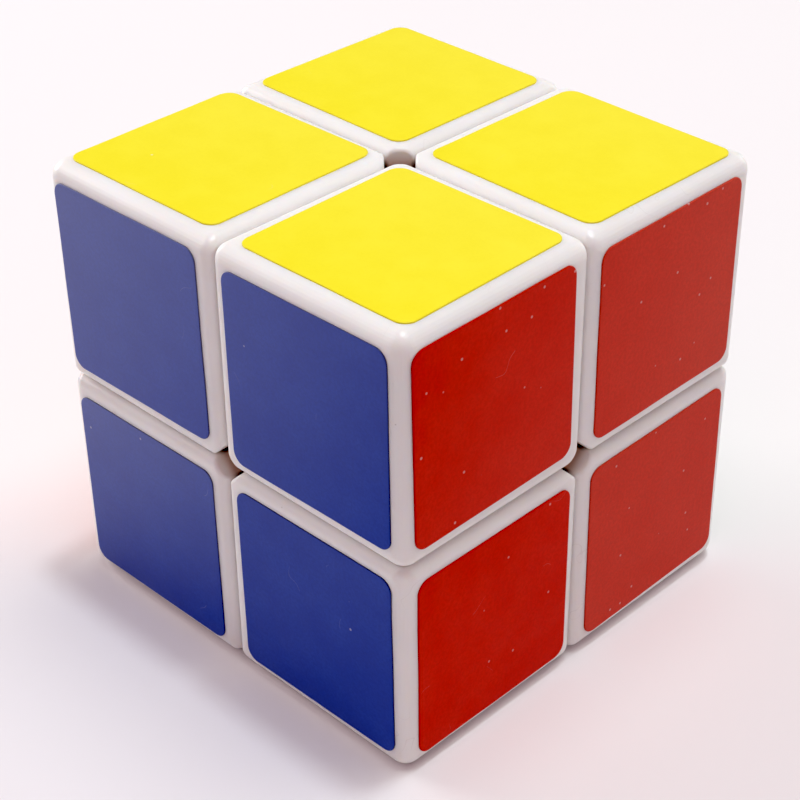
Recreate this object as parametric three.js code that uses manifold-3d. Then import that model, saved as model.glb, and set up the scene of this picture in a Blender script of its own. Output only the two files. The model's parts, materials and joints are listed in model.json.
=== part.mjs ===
// Twisty puzzle cube of order two: eight hollow corner cubies on a hidden sphere-and-core mechanism.
// Units are millimetres. The origin is the middle of the cube, where its three turning axes cross.
// +Z points up (yellow face), -Y to the blue front face, +X to the red right face.
import * as THREE from 'three';
import { ConvexGeometry } from 'three/addons/geometries/ConvexGeometry.js';
import { mergeVertices } from 'three/addons/utils/BufferGeometryUtils.js';
import Module from 'manifold-3d';

const wasm = await Module();
wasm.setup();

// ---- outside of the cube ----
const CUBE_SIZE = 50;
const STICKER_THICKNESS = 0.15;
const STICKER_SIZE = 21.4;
const STICKER_CORNER_RADIUS = 1.4;
const STICKER_CORNER_STEPS = 2;
const CUBIE_OUTER = CUBE_SIZE / 2 - STICKER_THICKNESS;
const SEAM_HALF_GAP = 0.15;
const CUBIE_EDGE_RADIUS = 1.8;
const SEAM_EDGE_RADIUS = 1.2;
// Width the flats cut off both inner walls; four of them make the square hole in each face.
const INNER_FLAT = 1.9;
const EDGE_STEPS = 3;
const WALL = 1.8;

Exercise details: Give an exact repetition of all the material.

Solution:
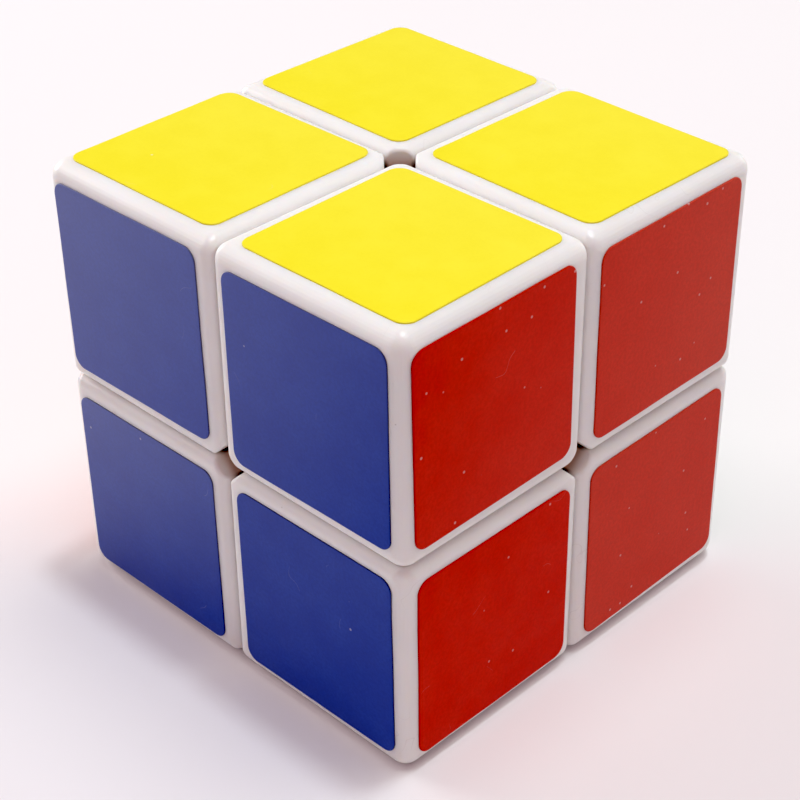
Recreate this object as parametric three.js code that uses manifold-3d. Then import that model, saved as model.glb, and set up the scene of this picture in a Blender script of its own. Output only the two files. The model's parts, materials and joints are listed in model.json.
=== part.mjs ===
// Twisty puzzle cube of order two: eight hollow corner cubies on a hidden sphere-and-core mechanism.
// Units are millimetres. The origin is the middle of the cube, where its three turning axes cross.
// +Z points up (yellow face), -Y to the blue front face, +X to the red right face.
import * as THREE from 'three';
import { ConvexGeometry } from 'three/addons/geometries/ConvexGeometry.js';
import { mergeVertices } from 'three/addons/utils/BufferGeometryUtils.js';
import Module from 'manifold-3d';

const wasm = await Module();
wasm.setup();

// ---- outside of the cube ----
const CUBE_SIZE = 50;
const STICKER_THICKNESS = 0.15;
const STICKER_SIZE = 21.4;
const STICKER_CORNER_RADIUS = 1.4;
const STICKER_CORNER_STEPS = 2;
const CUBIE_OUTER = CUBE_SIZE / 2 - STICKER_THICKNESS;
const SEAM_HALF_GAP = 0.15;
const CUBIE_EDGE_RADIUS = 1.8;
const SEAM_EDGE_RADIUS = 1.2;
// Width the flats cut off both inner walls; four of them make the square hole in each face.
const INNER_FLAT = 1.9;
const EDGE_STEPS = 3;
const WALL = 1.8;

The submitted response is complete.